The real damage: a scorched patch that blooms wrong

The poem’s emotional hinge comes when Frost shifts from the star as object to the star as force. The laborer thinks moving it is harmless; the speaker says, The harm was done. Not because the star is sacred in an abstract way, but because the very nature of the soil was hot. The ground becomes burning to yield flowers instead of grain. In other words, the star changes the local economy of life: it makes beauty where there should have been food.

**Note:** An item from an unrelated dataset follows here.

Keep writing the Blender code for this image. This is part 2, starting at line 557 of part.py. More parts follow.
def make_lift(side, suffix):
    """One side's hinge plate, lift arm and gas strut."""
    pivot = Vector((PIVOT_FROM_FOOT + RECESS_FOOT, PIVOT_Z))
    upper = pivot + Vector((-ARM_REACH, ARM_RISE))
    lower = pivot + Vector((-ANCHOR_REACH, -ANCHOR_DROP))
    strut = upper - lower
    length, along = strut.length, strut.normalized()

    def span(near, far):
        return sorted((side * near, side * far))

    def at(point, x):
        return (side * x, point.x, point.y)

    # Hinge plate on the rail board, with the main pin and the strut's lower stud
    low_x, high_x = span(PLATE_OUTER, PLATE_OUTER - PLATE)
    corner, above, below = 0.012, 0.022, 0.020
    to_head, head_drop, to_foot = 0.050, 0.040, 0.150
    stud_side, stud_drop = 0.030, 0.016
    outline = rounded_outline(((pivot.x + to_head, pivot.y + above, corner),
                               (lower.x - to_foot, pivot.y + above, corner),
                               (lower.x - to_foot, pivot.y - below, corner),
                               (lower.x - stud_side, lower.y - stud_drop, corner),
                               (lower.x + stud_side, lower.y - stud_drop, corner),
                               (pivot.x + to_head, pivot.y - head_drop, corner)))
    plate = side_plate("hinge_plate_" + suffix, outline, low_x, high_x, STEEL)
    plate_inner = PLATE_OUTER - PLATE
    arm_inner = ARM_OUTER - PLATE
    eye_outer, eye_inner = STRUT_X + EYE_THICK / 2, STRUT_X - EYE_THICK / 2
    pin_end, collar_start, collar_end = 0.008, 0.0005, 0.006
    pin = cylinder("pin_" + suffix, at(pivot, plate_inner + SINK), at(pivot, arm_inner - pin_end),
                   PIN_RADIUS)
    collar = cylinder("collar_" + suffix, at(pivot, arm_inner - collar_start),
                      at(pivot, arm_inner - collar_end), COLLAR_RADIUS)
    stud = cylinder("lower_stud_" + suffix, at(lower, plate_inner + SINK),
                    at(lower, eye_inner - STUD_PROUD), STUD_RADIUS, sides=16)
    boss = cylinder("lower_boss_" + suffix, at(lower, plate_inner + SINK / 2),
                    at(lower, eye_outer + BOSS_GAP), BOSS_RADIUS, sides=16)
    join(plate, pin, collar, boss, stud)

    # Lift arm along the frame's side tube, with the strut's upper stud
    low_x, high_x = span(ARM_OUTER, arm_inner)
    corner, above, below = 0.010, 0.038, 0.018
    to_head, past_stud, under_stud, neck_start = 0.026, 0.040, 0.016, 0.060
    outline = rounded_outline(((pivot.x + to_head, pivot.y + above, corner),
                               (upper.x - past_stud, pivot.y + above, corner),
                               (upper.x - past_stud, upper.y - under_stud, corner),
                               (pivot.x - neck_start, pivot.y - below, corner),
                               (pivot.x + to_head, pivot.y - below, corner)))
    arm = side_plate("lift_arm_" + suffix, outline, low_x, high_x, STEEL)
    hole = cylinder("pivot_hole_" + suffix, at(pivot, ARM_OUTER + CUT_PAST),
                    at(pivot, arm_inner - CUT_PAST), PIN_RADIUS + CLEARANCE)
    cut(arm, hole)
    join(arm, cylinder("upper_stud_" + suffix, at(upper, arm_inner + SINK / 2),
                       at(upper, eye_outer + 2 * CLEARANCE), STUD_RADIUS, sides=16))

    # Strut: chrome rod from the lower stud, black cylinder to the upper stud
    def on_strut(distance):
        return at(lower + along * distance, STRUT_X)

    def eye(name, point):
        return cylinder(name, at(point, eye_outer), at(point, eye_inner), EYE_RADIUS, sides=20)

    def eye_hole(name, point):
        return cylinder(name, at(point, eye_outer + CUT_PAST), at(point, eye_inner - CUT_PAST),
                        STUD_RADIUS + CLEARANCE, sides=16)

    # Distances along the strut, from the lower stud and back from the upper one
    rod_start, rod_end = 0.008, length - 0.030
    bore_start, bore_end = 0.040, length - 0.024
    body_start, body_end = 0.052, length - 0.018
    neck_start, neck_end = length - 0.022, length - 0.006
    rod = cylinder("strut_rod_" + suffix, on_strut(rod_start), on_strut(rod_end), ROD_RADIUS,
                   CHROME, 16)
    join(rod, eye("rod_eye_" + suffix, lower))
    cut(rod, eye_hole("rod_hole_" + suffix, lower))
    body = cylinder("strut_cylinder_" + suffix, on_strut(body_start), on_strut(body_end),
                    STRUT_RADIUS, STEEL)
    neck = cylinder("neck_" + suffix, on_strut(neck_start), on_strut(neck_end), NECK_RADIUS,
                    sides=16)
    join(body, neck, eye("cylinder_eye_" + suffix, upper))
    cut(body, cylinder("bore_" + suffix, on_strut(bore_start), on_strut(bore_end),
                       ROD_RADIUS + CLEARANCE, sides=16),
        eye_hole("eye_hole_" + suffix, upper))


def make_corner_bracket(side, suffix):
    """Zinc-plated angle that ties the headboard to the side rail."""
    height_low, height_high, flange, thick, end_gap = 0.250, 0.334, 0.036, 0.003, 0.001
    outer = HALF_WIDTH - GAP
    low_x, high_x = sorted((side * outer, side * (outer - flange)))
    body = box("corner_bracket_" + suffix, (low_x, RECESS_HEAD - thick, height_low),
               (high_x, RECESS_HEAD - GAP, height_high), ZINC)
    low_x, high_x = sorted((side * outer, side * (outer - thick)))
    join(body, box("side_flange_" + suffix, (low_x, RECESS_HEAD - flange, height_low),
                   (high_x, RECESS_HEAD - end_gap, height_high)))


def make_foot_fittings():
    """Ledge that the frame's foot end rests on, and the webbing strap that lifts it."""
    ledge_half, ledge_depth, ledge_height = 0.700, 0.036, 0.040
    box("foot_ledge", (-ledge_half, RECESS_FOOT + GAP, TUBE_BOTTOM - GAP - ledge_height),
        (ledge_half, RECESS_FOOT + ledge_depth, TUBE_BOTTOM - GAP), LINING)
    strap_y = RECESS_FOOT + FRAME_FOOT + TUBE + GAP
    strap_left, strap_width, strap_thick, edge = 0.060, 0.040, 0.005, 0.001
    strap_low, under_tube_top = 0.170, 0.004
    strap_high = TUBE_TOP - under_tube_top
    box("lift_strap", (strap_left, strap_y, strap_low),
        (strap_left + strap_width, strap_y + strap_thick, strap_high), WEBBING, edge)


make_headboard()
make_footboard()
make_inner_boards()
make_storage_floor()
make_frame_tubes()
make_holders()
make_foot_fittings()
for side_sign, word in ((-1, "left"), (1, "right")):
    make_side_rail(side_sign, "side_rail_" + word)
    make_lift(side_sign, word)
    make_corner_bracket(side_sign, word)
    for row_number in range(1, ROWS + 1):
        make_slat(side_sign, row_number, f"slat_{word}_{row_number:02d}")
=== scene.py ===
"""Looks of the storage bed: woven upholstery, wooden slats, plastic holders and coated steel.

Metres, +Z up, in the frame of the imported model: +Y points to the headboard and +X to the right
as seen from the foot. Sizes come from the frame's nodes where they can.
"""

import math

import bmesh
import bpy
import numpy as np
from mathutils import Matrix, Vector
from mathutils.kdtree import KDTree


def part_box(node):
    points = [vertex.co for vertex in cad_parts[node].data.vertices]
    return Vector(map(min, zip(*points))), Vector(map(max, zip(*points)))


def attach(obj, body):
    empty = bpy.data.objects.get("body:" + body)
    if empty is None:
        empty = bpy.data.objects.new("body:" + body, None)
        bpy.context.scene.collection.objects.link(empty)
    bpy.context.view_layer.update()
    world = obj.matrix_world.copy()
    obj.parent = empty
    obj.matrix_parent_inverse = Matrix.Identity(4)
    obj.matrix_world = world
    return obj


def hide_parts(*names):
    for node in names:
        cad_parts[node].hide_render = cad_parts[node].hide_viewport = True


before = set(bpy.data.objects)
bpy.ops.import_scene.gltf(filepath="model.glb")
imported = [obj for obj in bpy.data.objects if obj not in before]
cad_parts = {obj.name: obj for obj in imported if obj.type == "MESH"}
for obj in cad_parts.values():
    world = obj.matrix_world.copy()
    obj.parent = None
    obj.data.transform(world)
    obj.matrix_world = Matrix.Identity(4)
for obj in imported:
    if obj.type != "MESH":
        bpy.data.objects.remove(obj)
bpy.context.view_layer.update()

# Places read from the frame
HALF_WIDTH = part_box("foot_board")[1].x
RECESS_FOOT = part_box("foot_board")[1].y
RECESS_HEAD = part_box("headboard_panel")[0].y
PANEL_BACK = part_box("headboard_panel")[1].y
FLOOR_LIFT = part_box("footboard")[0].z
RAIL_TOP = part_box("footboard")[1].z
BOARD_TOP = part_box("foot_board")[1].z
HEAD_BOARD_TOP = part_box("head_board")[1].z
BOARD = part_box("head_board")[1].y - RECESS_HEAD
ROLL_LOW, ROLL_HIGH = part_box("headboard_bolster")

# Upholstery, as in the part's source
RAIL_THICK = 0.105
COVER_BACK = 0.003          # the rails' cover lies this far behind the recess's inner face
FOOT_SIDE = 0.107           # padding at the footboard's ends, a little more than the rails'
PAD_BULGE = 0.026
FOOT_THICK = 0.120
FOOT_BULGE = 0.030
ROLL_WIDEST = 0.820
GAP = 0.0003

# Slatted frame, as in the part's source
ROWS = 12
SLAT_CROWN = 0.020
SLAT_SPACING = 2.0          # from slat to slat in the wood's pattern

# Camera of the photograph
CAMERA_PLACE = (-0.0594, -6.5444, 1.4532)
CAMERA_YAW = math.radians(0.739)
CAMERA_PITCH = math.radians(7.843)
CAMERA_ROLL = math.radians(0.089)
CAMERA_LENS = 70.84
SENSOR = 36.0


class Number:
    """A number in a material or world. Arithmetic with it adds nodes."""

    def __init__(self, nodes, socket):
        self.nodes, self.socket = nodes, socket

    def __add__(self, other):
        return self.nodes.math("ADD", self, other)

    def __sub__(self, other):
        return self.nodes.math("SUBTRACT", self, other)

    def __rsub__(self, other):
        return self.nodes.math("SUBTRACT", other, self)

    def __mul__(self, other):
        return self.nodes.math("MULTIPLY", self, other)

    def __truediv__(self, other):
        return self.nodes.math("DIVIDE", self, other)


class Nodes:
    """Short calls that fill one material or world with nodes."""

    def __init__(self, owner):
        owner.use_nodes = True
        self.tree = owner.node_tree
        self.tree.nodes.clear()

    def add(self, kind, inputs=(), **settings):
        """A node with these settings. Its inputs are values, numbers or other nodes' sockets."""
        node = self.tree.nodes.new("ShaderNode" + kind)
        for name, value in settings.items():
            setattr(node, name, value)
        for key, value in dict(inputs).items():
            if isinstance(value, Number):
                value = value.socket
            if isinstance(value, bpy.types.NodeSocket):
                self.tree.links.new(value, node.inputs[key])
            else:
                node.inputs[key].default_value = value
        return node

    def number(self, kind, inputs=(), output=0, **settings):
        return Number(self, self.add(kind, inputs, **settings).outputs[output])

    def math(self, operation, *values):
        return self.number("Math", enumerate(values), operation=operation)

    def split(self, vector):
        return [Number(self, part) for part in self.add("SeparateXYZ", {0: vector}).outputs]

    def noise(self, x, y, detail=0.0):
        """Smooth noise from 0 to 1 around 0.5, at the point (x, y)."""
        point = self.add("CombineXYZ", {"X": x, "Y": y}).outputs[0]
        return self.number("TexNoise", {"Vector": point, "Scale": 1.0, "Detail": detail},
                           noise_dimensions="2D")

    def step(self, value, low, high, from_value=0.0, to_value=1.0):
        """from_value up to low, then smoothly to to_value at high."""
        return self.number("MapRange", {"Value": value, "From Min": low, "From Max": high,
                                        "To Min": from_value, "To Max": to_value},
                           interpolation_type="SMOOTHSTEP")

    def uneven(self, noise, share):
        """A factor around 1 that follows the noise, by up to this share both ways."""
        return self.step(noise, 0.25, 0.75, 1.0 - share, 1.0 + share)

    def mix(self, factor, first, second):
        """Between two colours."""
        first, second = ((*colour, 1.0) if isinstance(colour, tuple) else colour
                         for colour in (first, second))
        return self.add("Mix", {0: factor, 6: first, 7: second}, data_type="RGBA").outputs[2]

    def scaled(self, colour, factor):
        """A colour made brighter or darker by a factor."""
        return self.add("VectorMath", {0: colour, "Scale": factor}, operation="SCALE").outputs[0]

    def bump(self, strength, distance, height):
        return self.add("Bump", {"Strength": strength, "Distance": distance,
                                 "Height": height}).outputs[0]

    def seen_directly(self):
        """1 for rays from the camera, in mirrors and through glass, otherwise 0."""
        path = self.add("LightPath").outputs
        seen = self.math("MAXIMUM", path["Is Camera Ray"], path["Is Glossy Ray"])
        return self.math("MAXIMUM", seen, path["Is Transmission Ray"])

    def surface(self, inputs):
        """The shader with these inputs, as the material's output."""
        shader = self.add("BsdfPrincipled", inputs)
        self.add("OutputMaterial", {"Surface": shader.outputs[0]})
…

This is one of the poem’s sharpest contradictions. Flowers are usually a consolation; here they are a problem, even an accusation. They are fanned and not put out by rain, and even prayers prayed in vain cannot cool that patch of altered earth. The laborer’s world—work, harvest, need—cannot absorb this kind of radiance without distortion. Frost makes wonder not merely pleasant but disruptive, capable of ruining a crop. The poem’s grief is not simply that the star is unrecognized, but that once it has touched the world, the world cannot go back to normal.

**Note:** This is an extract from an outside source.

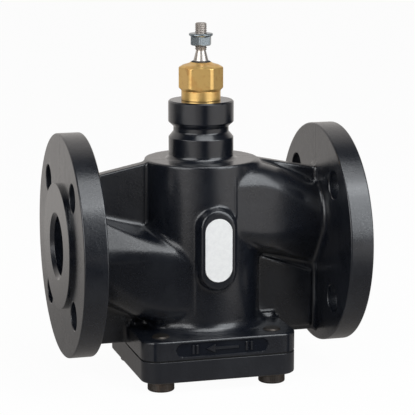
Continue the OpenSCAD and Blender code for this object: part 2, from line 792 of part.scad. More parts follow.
// One round wire wound up a helix, with its wire's cross-section in the radial plane
module packing_spring() {
    sides = 6;
    steps = 16;
    wire_r = spring_wire_d / 2;
    count = spring_turns * steps;
    rise = spring_l - spring_wire_d;
    points = [for (i = [0 : count], k = [0 : sides - 1])
        let (turn = i * 360 / steps, a = k * 360 / sides, r = spring_r + wire_r * cos(a))
        [r * cos(turn), r * sin(turn), spring_z0 + wire_r + rise * i / count + wire_r * sin(a)]];
    walls = [for (i = [0 : count - 1], k = [0 : sides - 1])
        let (a = i * sides + k, b = i * sides + (k + 1) % sides)
        each [[a, b, b + sides], [a, b + sides, a + sides]]];
    first_end = [for (k = [0 : sides - 1]) sides - 1 - k];
    last_end = [for (k = [0 : sides - 1]) count * sides + k];
    color(steel) polyhedron(points, concat(walls, [first_end, last_end]));
}

module spring_washer() {
    color(steel) ring(stem_free_r, packing_r, washer_z0, spring_z0);
}

// An internal retaining ring, open at one side between its two lugs
module retaining_ring() {
    r1 = packing_d / 2 + retainer_groove - fitted_gap;
    r0 = packing_d / 2 - retainer_t;
    gap = retainer_t * 2;
    color(steel) difference() {
        ring(r0, r1, retainer_z0, washer_z0);
        translate([0, -gap / 2, retainer_z0 - over]) cube([r1 + over, gap, retainer_t + 2 * over]);
    }
}

module neck_bush() {
    color(brass) ring(stem_bore_r, neck_bush_d / 2 - fitted_gap, roof_z, roof_z + neck_bush_l);
}

// The seat ring screws up into the bridge, with its raised lip on top
module seat_ring() {
    r0 = seat_bore_d / 2;
    r1 = seat_thread_d / 2 - fitted_gap;
    flange_z1 = bridge_z0 - seat_gasket_t;
    color(steel) rotate_extrude() polygon([[r0, flange_z1 - seat_flange_t],
        [seat_flange_d / 2, flange_z1 - seat_flange_t], [seat_flange_d / 2, flange_z1],
        [r1, flange_z1], [r1, bridge_z1], [r0 + seat_lip_t, bridge_z1],
        [r0 + seat_lip_t, seal_z0], [r0, seal_z0]]);
}

module seat_gasket() {
    color(fibre) ring(seat_thread_d / 2 + fitted_gap, seat_flange_d / 2, bridge_z0 - seat_gasket_t,
        bridge_z0);
}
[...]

Stoneboat versus flying car: choosing the wrong vehicle

The star is moved roughly with an iron bar and hauled on an old stoneboat, pointedly not ... a flying car—a comic, modern image that briefly punctures the mythic atmosphere. Frost even drags poets into the joke: even poets would admit a machine might be more practical than Pegasus if it could restore the star’s course. The humor is dry, but it carries an ache: the right tool for wonder does not exist, or at least is not available to the man doing the work.

Dragging the star through the furrows creates a faint echo of its original speed: the pace is faintly reminiscent of the jostling rock of interstellar travel. That line is crucial because it shows the universe’s scale shrunk to a scrape in dirt. The cosmic becomes agricultural friction. Frost doesn’t sentimentalize the laborer—he shows how the ordinary world inevitably repurposes what it finds. Walls get built. Fields get plowed. The star becomes building stone.

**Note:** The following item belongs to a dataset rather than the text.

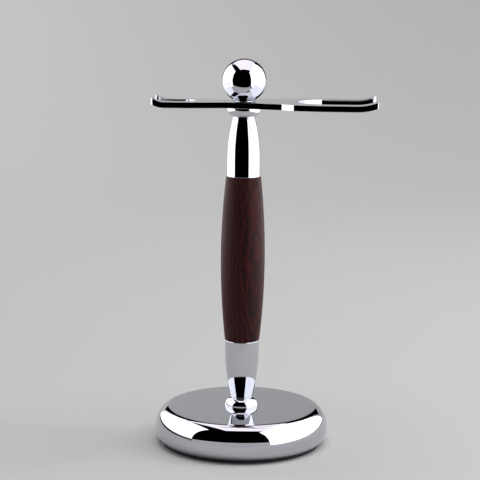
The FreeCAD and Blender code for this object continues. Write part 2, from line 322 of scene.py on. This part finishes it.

The speaker’s lifelong compulsion: measuring walls to find a star

After the star goes into a wall, the poem becomes less story and more obsession. The speaker says, I ... forever go to right the wrong—as if the event has created a private mission. But the mission immediately meets its own impossibility: ask where else it could have gone, I do not know. The speaker can’t convincingly propose a better outcome; he can only name the loss. That is the poem’s mature sorrow: not righteous certainty, but a guilty kind of yearning that knows it may be unreasonable.

Instead of lifting his eyes, the speaker follows stone walls, measuring perch on perch. He looks up only at night, to places where meteor showers are charted, already categorized. The tension tightens here: the sky’s wonders are either turned into schoolroom knowledge (school and church) or into fieldstone, while the speaker wanders between those two reductions, trying to locate a lost radiance inside the built world. His search is both humble and mad: he will compass one small, complete world if he can find the star embedded in a wall.

Not Mars and Earth—and yet a whole world in the palm

The speaker tries to keep perspective: the star is not ... to be compared to Mars and Earth, not a grand planet of death and birth. Yet he insists it still has poles and needs only a spin to show its worldly nature. This is a quiet but decisive claim about value: completeness does not depend on size. If the star can be set spinning, it can become a world again—at least as an experience in the hand.

In the closing image, the star begins to chafe and shuffle in his calloused palm and run in strange tangents, like a fish tugging a line in first alarm. Wonder is no longer distant light; it is resistance, friction, a living pull against control. The final promise is stark and moving: the prize is one world complete that he is likely to compass, fool or wise. The poem ends without rescue, but with a kind of stubborn consolation: even if the star cannot return to its arc, it can still remake a human life into a search shaped by awe.

A sharper question the poem won’t let go of

If the laborer had left it lying where it fell, would that have been mercy—or just another kind of abandonment? Frost seems to suggest there is no clean handling of the miraculous: moving the star ruins the soil, but leaving it might let the burning patch keep yielding flowers instead of grain. The poem’s unease may be that wonder, once it enters ordinary life, always exacts a cost—either in bread or in conscience.